[EXERCISE TASK]: The listing below holds a line with "Continue the OpenSCAD" and a later line with "TIP_TO_MIDDLE = 74.8". Write out those two lines and every line between them, exactly, and nothing else.

[DATA]:
━━━━━━━━

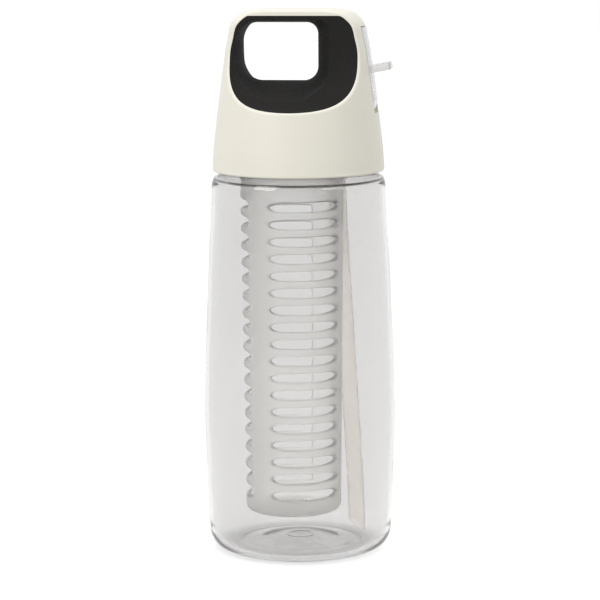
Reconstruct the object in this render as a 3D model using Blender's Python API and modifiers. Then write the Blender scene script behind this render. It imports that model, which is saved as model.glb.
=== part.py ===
"""Round infuser drinking bottle: a clear body, a screw lid with a carrying loop, a flip-out spout with its
duct and straw, and a slotted infuser basket that hangs from the lid.

Metres, +Z up. The origin is on the body's axis where it stands. The spout is on the +X side, the front is -Y.
"""

import math

import bmesh
import bpy
from mathutils import Matrix, Vector

MM = 0.001

# Fits and cutters
GAP = 0.3 * MM  # between two pieces that seat on each other
RUNNING = 0.4 * MM  # around a moving piece
OVERRUN = 1.0 * MM  # a cutter past the face it cuts
MERGE = 0.01 * MM
ROUND_STEPS = 40  # flat sides of a large turned shape
BASKET_STEPS = 24
SMALL_STEPS = 16
FINE_STEPS = 32

# Body
BODY_R = 42.7 * MM
BASE_INSET = 1.8 * MM  # how much narrower the base is than the widest part
SHOULDER_Z = 168.2 * MM
SHOULDER_PAST_LID = 0.4 * MM
SHOULDER_EDGE_R = 2.5 * MM
BODY_WALL = 2.0 * MM
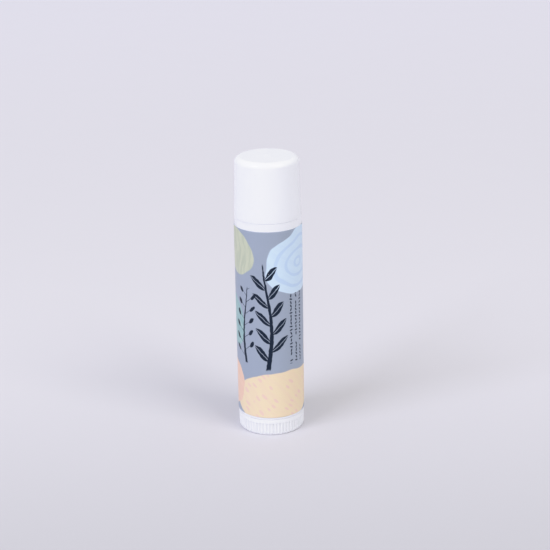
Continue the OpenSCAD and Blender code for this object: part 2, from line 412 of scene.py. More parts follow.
def new_tree(
    name: str, inputs: list[Port], outputs: list[Port], kind: str = "ShaderNodeTree"
) -> tuple[NodeTree, Sketch, Wire]:
    """Makes a node group with named sockets.

    Args:
        name: the group's name.
        inputs: its inputs.
        outputs: its outputs.
        kind: the tree's type name.

    Returns:
        The tree, its sketch and its inputs.
    """
    tree = bpy.data.node_groups.new(name, kind)
    for side, ports in (("INPUT", inputs), ("OUTPUT", outputs)):
        for port in ports:
            socket = tree.interface.new_socket(port.name, in_out=side, socket_type=port.kind.value)
            if port.value is not None:
                socket.default_value = port.value
    sketch = Sketch(tree)
    return tree, sketch, sketch.put("NodeGroupInput")


def new_material(name: str) -> tuple[Material, Sketch]:
    """Material with an empty tree.

    Args:
        name: the material's name.

    Returns:
        The material and the sketch of its tree.
    """
    material = bpy.data.materials.new(name)
    material.use_nodes = True
    return material, Sketch(material.node_tree)


# ---- finishes


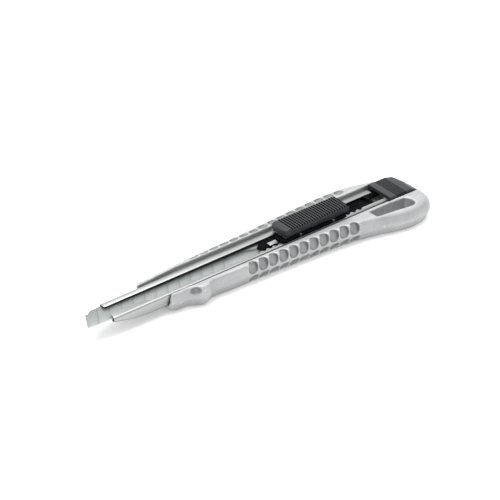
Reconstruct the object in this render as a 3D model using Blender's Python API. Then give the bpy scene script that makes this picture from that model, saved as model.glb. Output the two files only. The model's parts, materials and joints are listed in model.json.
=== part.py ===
"""Snap-off utility knife with a die-cast handle, a steel blade rail and a self-locking thumb slider.

Frame: +X to the butt of the handle, -X to the blade tip, +Z up (slider side), +Y the spine side of the
blade. z = 0 is the flat underside, y = 0 is the middle of the blade, x = 0 is near the middle of the length.
Lengths below are in millimetres. The rest pose has the blade about 12 mm out of the rail.
"""

import math

import bmesh
import bpy

MM = 0.001

# Stations along the length are counted from the blade tip; heights from the flat underside.
TIP_TO_MIDDLE = 74.8

# Blade: 9 mm snap-off strip with a score every 5 mm at 60 degrees
BLADE_WIDTH = 9.0
BLADE_LENGTH = 80.0
BLADE_THICKNESS = 0.38
BLADE_MID_Z = 6.95
BLADE_LEAN = 0.0065
SCORE_PITCH = 5.0
SCORE_COUNT = 12
SCORE_SLOPE = math.tan(math.radians(60.0))
TAIL_HOLE = (78.8, -0.3, 1.2)

# Rail: folded steel sheet, open on top between two lips
RAIL_FRONT = 11.4
RAIL_REAR = 135.0
FAR_LIP_REAR = 133.5
RAIL_HALF = 5.3
RAIL_SHEET = 0.4
RAIL_TOP = 8.0
RAIL_BOTTOM = 3.3
RAIL_NOSE = (
    (11.4, 5.80), (12.7, 5.45), (14.4, 4.95), (16.4, 4.45), (18.6, 3.98), (21.2, 3.60), (24.2, 3.36),
)
NOSE_SLANT = 0.16
NOSE_DROP = 0.30
NOSE_DROP_END = 45.0
LIP_EDGE = 2.3
TOOTH_PITCH = 2.8
TOOTH_TIP = -3.7
TOOTH_ROOT = -4.45
TOOTH_FIRST = 26.8
TOOTH_COUNT = 35

# Handle
TOP_Z = 8.6
PART_Z = 4.0
SLOT_HALF = 6.55
SLOT_FLOOR = 6.4
TROUGH_HALF = 5.5
TROUGH_FLOOR = 3.0
POCKET_HALF = 6.7
POCKET_FRONT = 133.75
FAR_WALL_END = 139.0
OUTLINE = (
    (31.4, 0.0), (32.4, -3.4), (33.3, -5.8), (35.2, -7.1), (38.2, -7.5), (41.0, -7.7), (43.2, -8.9),
    (45.8, -10.3), (48.4, -10.2), (51.0, -8.8), (53.6, -8.7), (60.0, -9.1), (70.0, -9.5), (84.0, -10.1),
    (98.0, -10.8), (110.0, -11.6), (118.0, -12.7), (125.0, -14.4), (131.0, -16.2), (136.0, -17.2),
    (141.0, -17.1), (146.2, -15.5), (149.4, -12.3), (150.5, -8.0), (150.6, -4.0), (150.4, -0.6),
    (149.6, 2.4), (147.6, 5.0), (143.6, 6.8), (138.6, 8.1), (134.0, 9.5), (129.0, 10.8), (123.0, 11.6),
    (116.0, 11.9), (108.0, 11.6), (98.0, 11.1), (88.0, 10.5), (76.0, 9.8), (64.0, 9.3), (52.0, 8.9),
    (44.0, 8.4), (37.0, 8.0), (31.4, 7.6), (29.3, 7.0), (28.8, 6.0), (29.8, 3.2),
)
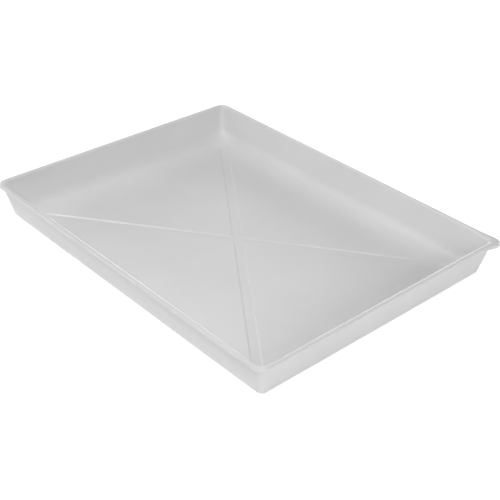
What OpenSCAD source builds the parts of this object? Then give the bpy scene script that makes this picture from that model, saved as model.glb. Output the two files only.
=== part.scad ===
// Developing tray: a shallow one-piece moulding with leaning walls, a narrow
// rounded rim with a turned-down lip, and two shallow channels that cross in
// the floor. One corner of the rim is drawn out and dips a little, for pouring.
// The floor keeps its thickness at the channels, so they stand proud below it
// and the tray rests on them.
// Origin: where the channels cross, on the table. +X runs along the tray's
// length, +Z up. The pouring corner is at +X, +Y.

/* [Size] */
// Length over the rim, without the pouring corner
tray_l = 470; // [300:1:700]
// Width over the rim, without the pouring corner
tray_w = 352; // [240:1:560]
// Height from the table to the top of the rim
tray_h = 43; // [32:0.5:80]
// Thickness of the floor and the walls
wall = 2.5; // [2:0.1:3.5]
// Lean of the walls from upright, in degrees
lean = 12.5; // [4:0.5:20]

/* [Corners] */
// Radius of the upright corners of the floor and the walls, at the table
floor_corner_r = 6; // [4:0.5:16]
// Radius of the upright corners of the lip
rim_corner_r = 12.5; // [12:0.5:20]
// Radius of the cove between the floor and the walls, inside
cove_r = 12; // [6:0.5:16]
// Radius of the bottom edge, outside
heel_r = 2; // [1:0.5:4]

/* [Rim] */
// Thickness of the rim and the lip
rim_t = 2; // [1.5:0.1:2.5]
// Width of the hollow between the wall and the lip, at its top
hollow_w = 1.5; // [1:0.1:4]
// Drop of the lip, from the top of the rim to its lower edge
lip_drop = 4.7; // [4:0.1:10]
// Radius of the rim's outer edge
edge_r = 2; // [1:0.5:2.5]
// Radius of the rim's inner edge, where the basin begins
crest_r = 3.5; // [1:0.5:3.5]

/* [Pouring corner] */
// How far the corner of the lip is drawn out
pour_out = 7; // [0:0.5:8]
// How far it dips
pour_dip = 2; // [0:0.1:2]
// How far along each side of the corner this reaches
pour_reach = 28; // [24:1:60]

/* [Floor channels] */
// Width of each channel at the level of the floor
channel_w = 13; // [7:0.5:16]
// Depth of each channel below the floor
channel_depth = 1.2; // [0.6:0.1:1.8]
// Sideways run of each of a channel's two sloping sides
channel_side = 2.6; // [1:0.1:3.2]
// Space between the end of a channel and the corner of the flat floor
channel_gap = 25; // [14:1:60]

/* [Hidden] */

overlap = 1;       // how far a joined or cut shape runs on past its surface
corner_steps = 8;  // steps round each upright corner
pour_steps = 6;    // steps beside the pouring corner, along each side
foot_steps = 8;    // steps in the heel and in the cove
edge_steps = 4;    // steps in each of the rim's two edges
end_fn = 32;       // segments in the round ends of the channels

base_z = channel_depth;     // underside of the floor
floor_z = base_z + wall;    // upper face of the floor
under_z = tray_h - rim_t;   // underside of the rim
lip_z = tray_h - lip_drop;  // lower edge of the lip

// How far in from the face of the lip the two faces of the walls are, at height z.
function outer_inset(z) = rim_t + hollow_w + (under_z - z) * tan(lean);
function inner_inset(z) = outer_inset(z) + wall / cos(lean);

// Where the heel and the cove meet the level faces of the floor.
heel_inset = outer_inset(base_z + heel_r) + heel_r / cos(lean);
cove_inset = inner_inset(floor_z + cove_r) + cove_r / cos(lean);

// The channels point at the corners of the basin.
basin_l = tray_l - 2 * inner_inset(floor_z);
basin_w = tray_w - 2 * inner_inset(floor_z);
channel_angle = atan2(basin_w, basin_l);
channel_reach = norm([tray_l - 2 * cove_inset, tray_w - 2 * cove_inset]) / 2 - channel_gap;

// A level is one line of the moulding's section, carried round the tray:
// [inset from the face of the lip, height, radius of its corners, share of the
// pouring corner's shape that it takes].
// All the corners of the rim share one centre. The lip takes all of the pouring
// corner's shape, and the inner edge of the rim takes less and less of it.
function rim_level(inset, z) = [inset, z, rim_corner_r - inset, pour_share(inset)];
function pour_share(inset) = min(1, (inner_inset(under_z) - inset) / (inner_inset(under_z) - rim_t));

// Down a face of the wall the radius of the corners runs evenly from top_r at
// the rim to floor_corner_r at the table.
function wall_level(inset, z, top_r) = [inset, z, floor_corner_r + (top_r - floor_corner_r) * z / tray_h, 0];
inner_corner_r = rim_corner_r - inner_inset(tray_h - crest_r);
outer_corner_r = inner_corner_r + wall / 2;

// The round between a level face at height z, which ends at the given inset,
// and the wall that rises from it.
function foot(inset, z, r, top_r) = [
    for (i = [0:foot_steps])
        let (a = 90 - (90 - lean) * i / foot_steps)
            wall_level(inset - r * cos(a), z + r - r * sin(a), top_r)
];

// The round between the face of the lip and the top of the rim.
function outer_edge() = [
    for (i = [0:edge_steps])
        let (a = 90 * i / edge_steps)
            rim_level(edge_r - edge_r * cos(a), tray_h - edge_r + edge_r * sin(a))
];

// The round between the top of the rim and the basin.
function inner_edge() = [
    for (i = [0:edge_steps])
        let (
            a = 90 - (90 - lean) * i / edge_steps,
            centre = inner_inset(tray_h - crest_r) - crest_r / cos(lean)
        )
            rim_level(centre + crest_r * cos(a), tray_h - crest_r + crest_r * sin(a))
];

function reversed(list) = [for (i = [len(list) - 1:-1:0]) list[i]];

// The section, from the underside of the floor, up the outside, over the rim
// and down to the upper face of the floor.
section = concat(
    foot(heel_inset, base_z, heel_r, outer_corner_r),
    [wall_level(outer_inset(under_z), under_z, outer_corner_r)],
    [rim_level(rim_t, under_z)],
    [rim_level(rim_t, lip_z)],
    [rim_level(0, lip_z)],
    outer_edge(),
    inner_edge(),
    reversed(foot(cove_inset, floor_z, cove_r, inner_corner_r))
);

// From 0 to 1, starting and ending level.
function smooth(t) =
    let (u = max(0, min(1, t)))
        u * u * (3 - 2 * u);

// A point of a level, moved to shape the pouring corner.
function poured(point, level) =
    let (
        beside = max(tray_l / 2 - point[0], tray_w / 2 - point[1]) - level[0],
        share = smooth(1 - beside / pour_reach) * level[3],
        out = pour_out * share / sqrt(2)
    )
        point + [out, out, -pour_dip * share];

// The points of one level, anticlockwise: a rectangle with round corners, which
// starts with the pouring corner and has a few more points along its two sides.
function outline(level) =
    let (
        x = tray_l / 2 - level[0],
        y = tray_w / 2 - level[0],
        z = level[1],
        r = level[2],
        run = [for (i = [1:pour_steps]) r + (pour_reach - r) * i / pour_steps],
        arc = [for (i = [0:corner_steps]) r * (1 - cos(90 * i / corner_steps))],
        points = concat(
            [for (d = reversed(run)) [x, y - d, z]],
            [for (i = [0:corner_steps]) [x - arc[i], y - arc[corner_steps - i], z]],
            [for (d = run) [x - d, y, z]],
            [for (i = [0:corner_steps]) [arc[corner_steps - i] - x, y - arc[i], z]],
            [for (i = [0:corner_steps]) [arc[i] - x, arc[corner_steps - i] - y, z]],
            [for (i = [0:corner_steps]) [x - arc[corner_steps - i], arc[i] - y, z]]
        )
    )
        [for (point = points) poured(point, level)];

// The section carried round the tray, closed by the two faces of the floor.
module shell() {
    rings = [for (level = section) outline(level)];
    n = len(rings[0]);
    last = n * (len(rings) - 1);
    polyhedron(
        [for (ring = rings) each ring],
        concat(
            [[for (i = [0:n - 1]) i]],
            [for (k = [0:n:last - n], i = [0:n - 1]) [k + i, k + n + i, k + n + (i + 1) % n]],
            [for (k = [0:n:last - n], i = [0:n - 1]) [k + i, k + n + (i + 1) % n, k + (i + 1) % n]],
            [[for (i = [n - 1:-1:0]) last + i]]
        )
    );
}

// Two crossed bars with sloping sides and round ends, low_w wide at height z.
module crossed_bars(z, h, low_w) {
    high_w = low_w + 2 * channel_side * h / channel_depth;
    for (angle = [-channel_angle, channel_angle])
        rotate(angle)
            hull()
                for (x = [-channel_reach, channel_reach])
                    translate([x, 0, z])
                        cylinder(h, d1 = low_w, d2 = high_w, $fn = end_fn);
}

module tray() {
    color([0.93, 0.93, 0.92])
        difference() {
            union() {
                shell();
                crossed_bars(0, base_z + overlap, channel_w);
            }
            crossed_bars(floor_z - channel_depth, channel_depth + overlap, channel_w - 2 * channel_side);
        }
}

tray();
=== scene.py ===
"""A white developing tray, moulded in one piece, on a pale studio floor."""
import math

import bmesh
import bpy
from mathutils import Matrix, Vector, noise
from mathutils.geometry import delaunay_2d_cdt


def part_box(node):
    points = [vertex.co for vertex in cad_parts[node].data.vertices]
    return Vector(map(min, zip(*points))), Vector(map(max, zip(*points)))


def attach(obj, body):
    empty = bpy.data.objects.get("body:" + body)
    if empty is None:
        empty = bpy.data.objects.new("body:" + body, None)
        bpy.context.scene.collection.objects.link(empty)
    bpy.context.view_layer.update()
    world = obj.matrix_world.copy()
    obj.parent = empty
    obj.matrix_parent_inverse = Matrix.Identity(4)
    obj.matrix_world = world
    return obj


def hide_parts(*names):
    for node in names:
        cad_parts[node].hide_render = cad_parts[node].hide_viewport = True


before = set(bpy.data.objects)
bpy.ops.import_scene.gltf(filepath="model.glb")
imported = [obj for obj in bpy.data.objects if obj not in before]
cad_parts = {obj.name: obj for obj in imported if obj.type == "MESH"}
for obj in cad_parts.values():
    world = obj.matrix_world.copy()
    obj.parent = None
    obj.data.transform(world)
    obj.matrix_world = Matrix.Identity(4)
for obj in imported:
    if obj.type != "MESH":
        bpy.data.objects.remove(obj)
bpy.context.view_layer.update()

MM = 0.001

# ---------------------------------------------------------------- dimensions
# The overall size comes from the frame, and the rest are the moulding's own sizes.
LOW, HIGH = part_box("tray")
TRAY_L = -2 * LOW.x             # over the rim, without the pouring corner at +X, +Y
TRAY_W = -2 * LOW.y
TRAY_H = HIGH.z
WALL = 2.5 * MM                 # thickness of the floor and the walls
LEAN = math.radians(12.5)       # lean of the walls from upright
RIM_T = 2.0 * MM                # thickness of the rim and the lip
HOLLOW_W = 1.5 * MM             # between the wall and the lip, under the rim
HOLLOW_R = 0.6 * MM             # rounding in the top of that hollow
LIP_DROP = 4.7 * MM             # from the top of the rim to the lip's lower edge
LIP_R = 0.7 * MM                # lower edges of the lip
EDGE_R = 2.0 * MM               # outer edge of the rim
CREST_R = 3.5 * MM              # inner edge of the rim
HEEL_R = 2.0 * MM               # bottom edge, outside
COVE_R = 12.0 * MM              # between the floor and the walls, inside
FLOOR_CORNER_R = 6.0 * MM       # upright corners at the table
RIM_CORNER_R = 12.5 * MM        # upright corners of the lip

POUR_OUT = 7.0 * MM             # how far the lip is drawn out at the pouring corner
POUR_DIP = 2.0 * MM             # how far it dips there
POUR_REACH = 28.0 * MM          # how far along each side of the corner this reaches

CHANNEL_W = 13.0 * MM           # width of a channel at the floor
CHANNEL_DEPTH = 1.2 * MM
CHANNEL_SIDE = 2.6 * MM         # sideways run of each sloping side
CHANNEL_GAP = 25.0 * MM         # from a channel's end to the corner of the flat floor

BASE_Z = CHANNEL_DEPTH          # the tray rests on the undersides of its channels
FLOOR_Z = BASE_Z + WALL
UNDER_Z = TRAY_H - RIM_T        # underside of the rim
LIP_Z = TRAY_H - LIP_DROP


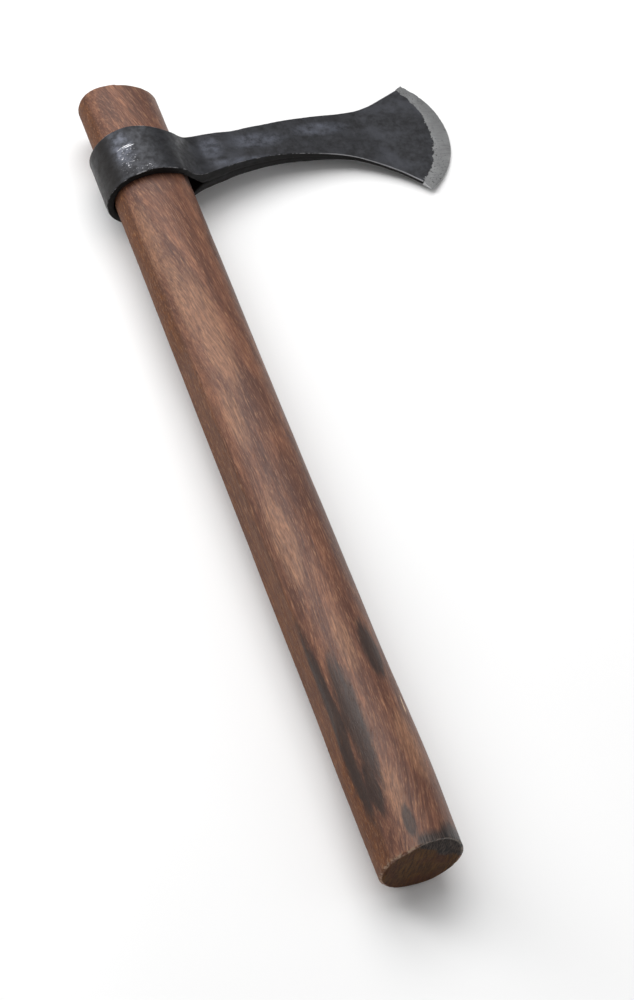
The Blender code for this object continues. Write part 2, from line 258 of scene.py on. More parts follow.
def haft_rows(y, setback, inset):
    """Rings of the haft; setback and inset are shares of the wear at the top rim."""
    ridge_softness = 0.22 * MM
    angle = math.tau * np.arange(HAFT_SIDES) / HAFT_SIDES
    width, thick, power, cx, cz = (column[:, None] for column in haft_measures(y))
    x, z = superellipse(width, thick, power, angle[None, :])
    there = smooth_step(y, FLAT_ENDS[0], FLAT_ENDS[0] + FLAT_RUN)
    there = there * (1.0 - smooth_step(y, FLAT_ENDS[1] - FLAT_RUN, FLAT_ENDS[1]))
    flat = (FLAT_FADE + (FLAT_OFFSET - FLAT_FADE) * there)[:, None]
    x = soft_floor(x, -flat, ridge_softness)
    worn = TOP_WEAR + TOP_WEAR_POLL * np.maximum(-x / width, 0.0) ** 2
    shrink = 1.0 - inset[:, None] * worn / np.hypot(x, z)
    x = x * shrink + cx
    z = z * shrink + cz
    lean = (TOP_SLOPE * smooth_step(y, TOP_SHEAR_FROM, HAFT_TOP))[:, None]
    along = y[:, None] + lean * x - setback[:, None] * worn
    return np.stack((x, along, z), axis=-1)


def haft_relief(points):
    """Knife facets, hollows and raised grain of the hand-shaved wood, mostly cut inwards."""
    shaved = noise(points, (9 * MM, 70 * MM, 9 * MM), 3)
    strokes = noise(points, (4 * MM, 22 * MM, 4 * MM), 7)
    grain = noise(grain_space(points), (0.9 * MM, 20 * MM, 0.9 * MM), 11)
    relief = 0.20 * shaved + 0.06 * strokes + 0.018 * grain
    return (relief - 0.23) * MM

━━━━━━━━

[ANSWER BELOW]:
Continue the OpenSCAD and Blender code for this object: part 2, from line 412 of scene.py. More parts follow.
def new_tree(
    name: str, inputs: list[Port], outputs: list[Port], kind: str = "ShaderNodeTree"
) -> tuple[NodeTree, Sketch, Wire]:
    """Makes a node group with named sockets.

    Args:
        name: the group's name.
        inputs: its inputs.
        outputs: its outputs.
        kind: the tree's type name.

    Returns:
        The tree, its sketch and its inputs.
    """
    tree = bpy.data.node_groups.new(name, kind)
    for side, ports in (("INPUT", inputs), ("OUTPUT", outputs)):
        for port in ports:
            socket = tree.interface.new_socket(port.name, in_out=side, socket_type=port.kind.value)
            if port.value is not None:
                socket.default_value = port.value
    sketch = Sketch(tree)
    return tree, sketch, sketch.put("NodeGroupInput")


def new_material(name: str) -> tuple[Material, Sketch]:
    """Material with an empty tree.

    Args:
        name: the material's name.

    Returns:
        The material and the sketch of its tree.
    """
    material = bpy.data.materials.new(name)
    material.use_nodes = True
    return material, Sketch(material.node_tree)


# ---- finishes


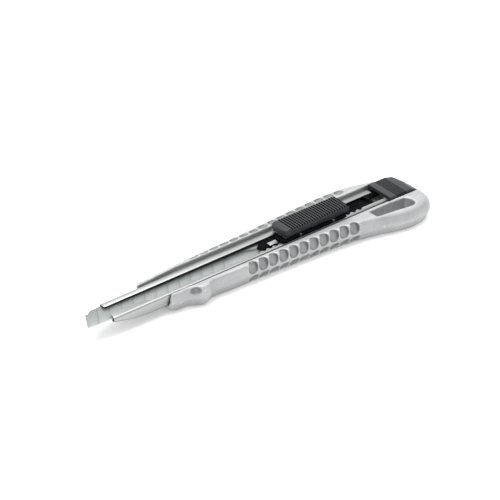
Reconstruct the object in this render as a 3D model using Blender's Python API. Then give the bpy scene script that makes this picture from that model, saved as model.glb. Output the two files only. The model's parts, materials and joints are listed in model.json.
=== part.py ===
"""Snap-off utility knife with a die-cast handle, a steel blade rail and a self-locking thumb slider.

Frame: +X to the butt of the handle, -X to the blade tip, +Z up (slider side), +Y the spine side of the
blade. z = 0 is the flat underside, y = 0 is the middle of the blade, x = 0 is near the middle of the length.
Lengths below are in millimetres. The rest pose has the blade about 12 mm out of the rail.
"""

import math

import bmesh
import bpy

MM = 0.001

# Stations along the length are counted from the blade tip; heights from the flat underside.
TIP_TO_MIDDLE = 74.8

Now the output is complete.